Kasino kecil dan sederhana ditoleransi di Sri Lanka yang mayoritas penduduknya beragama Budha, bahkan sebelum perjudian dilegalkan pada tahun 2010, dengan memanfaatkan berbagai celah hukum.

Pemerintah berusaha menenangkan para biksu berpengaruh di pulau itu dengan mengatakan bahwa semua kasino ternama di masa depan akan dibangun di satu zona yang ditentukan di Kolombo, dan hanya terbuka untuk orang asing.

Biksu Buddha Athuraliye Rathana, seorang anggota parlemen dan pemimpin senior partai Warisan Nasional, memperingatkan pemerintah bahwa hal ini dan rincian lainnya yang ditetapkan dalam undang-undang perjudian tahun 2010 harus dipatuhi dengan ketat.

“Kami menentang perjudian, namun tidak praktis untuk memberantasnya sepenuhnya. Pemerintah harus menegakkan Undang-Undang Perjudian (tahun 2010) dan membatasi kasino di area tertentu daripada memberikan kebebasan kepada mereka,” katanya kepada AFP.

“Setidaknya pemerintah mengatakan akan ada area terpisah untuk perjudian. Jadi mari kita lihat bagaimana mereka menerapkannya,” kata biksu Buddha lainnya, Galagodaatte Gnanasara, sekretaris radikal Bodu Bala Sena (BBS, atau Pasukan Buddha).

Pemerintah masih menyusun rincian kerangka peraturan untuk kasino, tiga tahun setelah perjudian dilegalkan.
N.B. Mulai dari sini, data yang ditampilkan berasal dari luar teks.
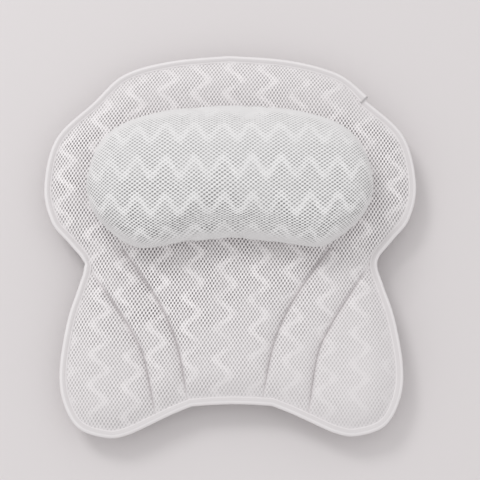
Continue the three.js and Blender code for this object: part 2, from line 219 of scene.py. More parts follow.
def right_of(along):
    """Unit vectors that point to the right of the given directions."""
    along = along / np.linalg.norm(along, axis=1)[:, None]
    return np.stack([along[:, 1], -along[:, 0]], 1)


pad_scale = (half_width, half_length)
lobe = even_spline(lobe_shares, pad_scale, outline_step)
wing = even_spline(wing_shares, pad_scale, outline_step)
strip_end = even_spline(strip_end_shares, pad_scale, outline_step)
bottom = even_spline(bottom_shares, pad_scale, outline_step)
waist = lobe[-1]


rounding_passes = 30
rounding_full_share, rounding_end_share = 0.6, 1.3


def rounded_near(loop, corner, reach):
    """Smooths a closed line near a corner, and leaves it as it is further off."""
    away = np.linalg.norm(loop - corner, axis=1)
    near = 1 - smoothstep(reach * rounding_full_share, reach * rounding_end_share, away)
    line = loop.copy()
    for _ in range(rounding_passes):
        mean = (np.roll(line, 1, axis=0) + np.roll(line, -1, axis=0)) / 2
        line += (mean - line) / 2 * near[:, None]
    return line


outline = both_halves(np.concatenate([lobe[:-1], wing[:-1], strip_end[:-1], bottom]))
for corner in (waist, mirrored(waist)):
    outline = rounded_near(outline, corner, waist_rounding)


def offset_loop(loop, distance):
    """Moves a closed clockwise line inwards, by one distance or by one for each point."""
    along = np.roll(loop, -1, axis=0) - np.roll(loop, 1, axis=0)
    return loop + right_of(along) * np.reshape(distance, (-1, 1))


class Lines:
    """Distances to a set of stitched lines, each with its own flat strip."""

    places_at_once = 1500

    def __init__(self, lines):
        self.points = np.concatenate([line[:-1] for line, _ in lines])
        self.ends = np.concatenate([line[1:] for line, _ in lines])
        self.flange = np.concatenate([np.full(len(line) - 1, flange) for line, flange in lines])
        self.starts = np.concatenate([walked(line)[:-1] for line, _ in lines])

    def nearest(self, places):
        """For each place: distance less the flange, distance, place along the line, and how
        far right of the line."""
        along = self.ends - self.points
        squared = (along**2).sum(1)
        results = []
        for chunk in np.array_split(places, max(1, len(places) // self.places_at_once)):
            to = chunk[:, None, :] - self.points[None]
            share = np.clip((to * along).sum(2) / squared, 0, 1)
            distance = np.linalg.norm(to - share[:, :, None] * along, axis=2)
            best = (distance - self.flange).argmin(1)
            rows = np.arange(len(chunk))
            step = share[rows, best] * np.sqrt(squared[best])
            right = chunk[:, 0] - self.points[best, 0] - share[rows, best] * along[best, 0]
            results.append(np.stack([
                distance[rows, best] - self.flange[best], distance[rows, best],
                self.starts[best] + step, right,
            ], 1))
        return np.concatenate(results)


def sewn_seam(shares, strays):
    """A seam of the right half, moved outwards by its strays and run out past the rim."""
    line = even_spline(shares, pad_scale, outline_step)
    line[:, 0] += np.linspace(*strays, len(line))
    return np.concatenate([line, line[-1:] - (0, seam_overrun)])


hands = {"right": 1, "left": -1}
seam_shares = {"inner": inner_seam_shares, "outer": outer_seam_shares}
half_seams = {
    (kind, hand): sewn_seam(seam_shares[kind], strays)
    for (kind, hand), strays in seam_strays.items()
}
closed_outline = np.concatenate([outline, outline[:1]])
seams = [line * (hands[hand], 1) for (_, hand), line in half_seams.items()]
taped = Lines([(closed_outline, tape_flange)])
crease = Lines([(even_spline(crease_shares, pad_scale, outline_step), 0.0)])
seam_lines = Lines([(seam, 0.0) for seam in seams])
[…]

Seorang menteri senior mengatakan kepada parlemen pada saat itu bahwa Sri Lanka berharap dapat meniru keberhasilan Singapura dalam menarik pemain-pemain besar ke industri yang diatur dengan baik.

Mohotti mengatakan menarik Crown dan merek-merek lain adalah kunci untuk mengembangkan pariwisata lebih lanjut, yang telah menikmati pertumbuhan yang stabil setelah mencapai titik terendah selama perang antara tahun 1972 dan 2009.
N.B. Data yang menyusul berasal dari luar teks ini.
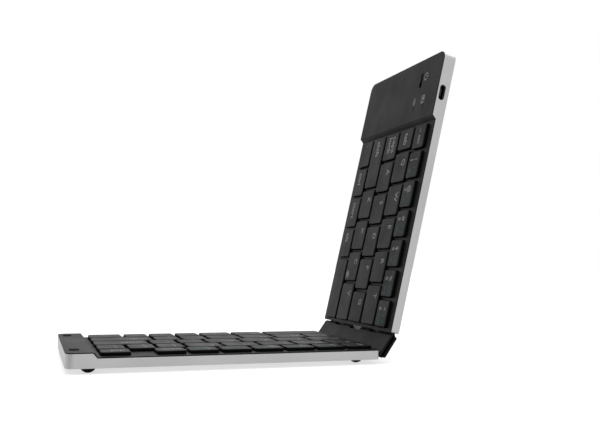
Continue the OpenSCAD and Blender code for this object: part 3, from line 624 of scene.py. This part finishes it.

“Empat merek ternama – Le Meridien, Marriott, InterContinental dan Oberoi – meninggalkan Sri Lanka selama perang,” tambah Mohotti, yang juga merupakan wakil presiden senior di Galle Face Hotel yang berusia 149 tahun di Sri Lanka.
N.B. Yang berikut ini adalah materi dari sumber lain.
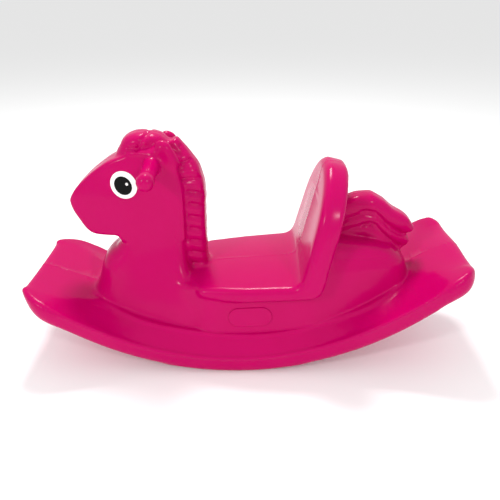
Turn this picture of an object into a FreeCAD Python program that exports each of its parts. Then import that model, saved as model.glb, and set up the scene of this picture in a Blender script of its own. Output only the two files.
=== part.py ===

Pendapatan pariwisata akan meningkat dari 1,0 persen produk domestik bruto menjadi 5,0 persen dalam tiga tahun ke depan, menurut perkiraan pemerintah, berdasarkan peningkatan jumlah pengunjung yang terus berlanjut.

Pemerintah telah menetapkan target untuk menggandakan jumlah pengunjung tahunan menjadi 2,5 juta pada tahun 2016, termasuk dengan mendorong berbagai bentuk pariwisata.

Sri Lanka menarik rekor satu juta pengunjung pada tahun 2012 dengan perkiraan jumlah pengunjung antara 1,2 dan 1,3 juta pada tahun ini, kata pemerintah.

Kasino-kasino ternama di Sri Lanka dapat memanfaatkan sejumlah besar calon penjudi dari negara tetangga India, tempat sebagian besar bentuk perjudian dilarang, menurut analisis terbaru yang dilakukan oleh harian keuangan FT.

“Kemunculan Sri Lanka sebagai pusat permainan dapat menarik lebih banyak wisatawan dari India dan Timur Tengah,” kata laporan itu.

Namun, analis ekonomi independen Channa Amaratunga mengatakan sulit untuk memprediksi keuntungan finansial mengingat kurangnya transparansi dalam rencana perjudian pemerintah sejauh ini.

“Di industri alkohol dan tembakau, kami punya gambaran bagus tentang berapa banyak yang diproduksi, berapa penjualannya, dan yang lebih penting, berapa keuntungannya, tapi tidak dalam permainan,” kata Amaratunga.